Modernize supply chain response management

More mature industries like automotive are taking much too long to evaluate the impact of supply shortages. To hear company officials they should have a good handle on the situation "in several weeks" is a huge red flag. The expectation isn't to fully anticipate the event, but to respond much more rapidly as we saw in the high tech/electronics segment.

Go deeper with supply risk assessment

While the electronics industry responded quickly, the mitigating tactics were only one or two levels upstream in the supply chain. To illustrate the point, a key adhesive in electronics manufacturing has been severely impacted by the circumstances in Japan and may ultimately cause more disruption than flash memory. It appears the response models didn't account for a supply item this far up the supply chain.
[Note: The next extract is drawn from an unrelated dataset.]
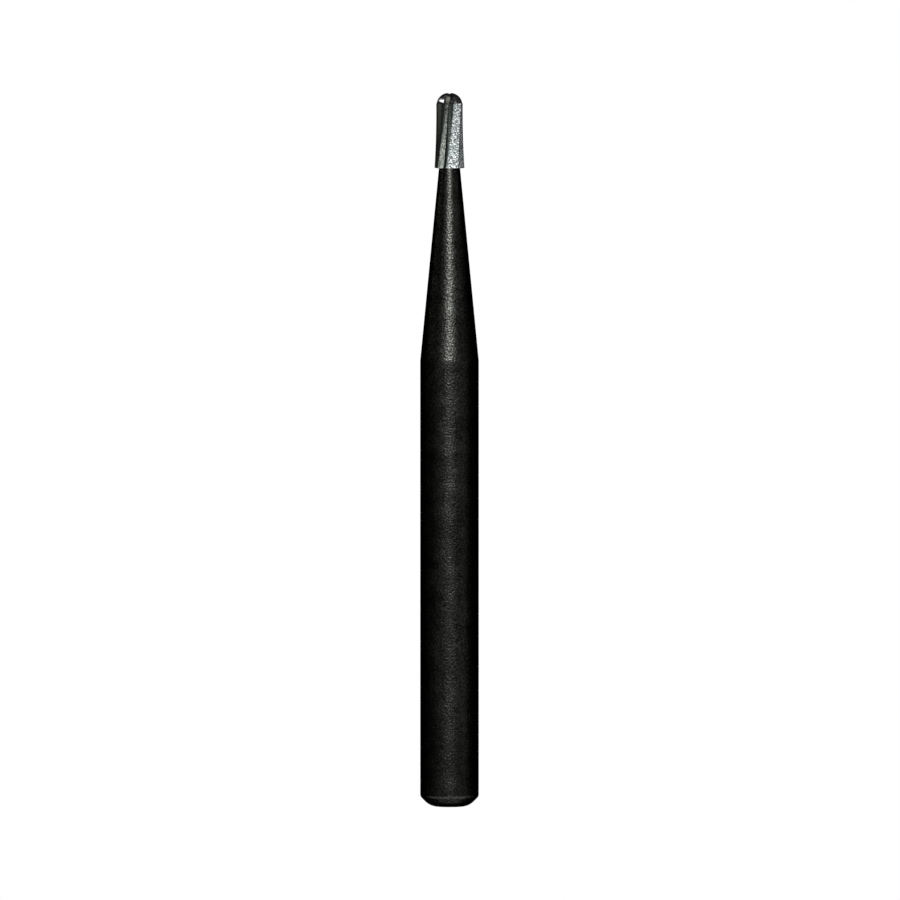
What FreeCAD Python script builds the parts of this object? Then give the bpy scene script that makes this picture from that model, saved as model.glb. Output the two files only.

Reassessment of global supply networks

As demand becomes more and more global, supply networks must follow. It is not enough to simply chase low-cost labor rates, manufacturers must consider both total cost and proximity to demand. Beyond these considerations, globalization (i.e. diversification) of supply will also limit the effect of local or regional disruptions.

Better supply/demand contingency models

In base materials, industry planners seem unable to answer the question as to whether lost capacity (supply) will increase prices or lost demand will lower them. Also, the analysis necessitated by events in Japan must be combined with the implications of the unrest in the Middle East to allow for more comprehensive contingency planning and more effective supply response.

We give a lot of credit, deservedly so, to the investments industry has made in supply chain planning and execution in terms of being able to deal with major market shifts. This was certainly true during the recent recession when these systems created a greater ability to respond. The events in Japan, certainly the severity, are nearly impossible to be fully prepared for and, while supply chain systems are delivering, there needs to be additional improvements in order to better mitigate risks and speed response.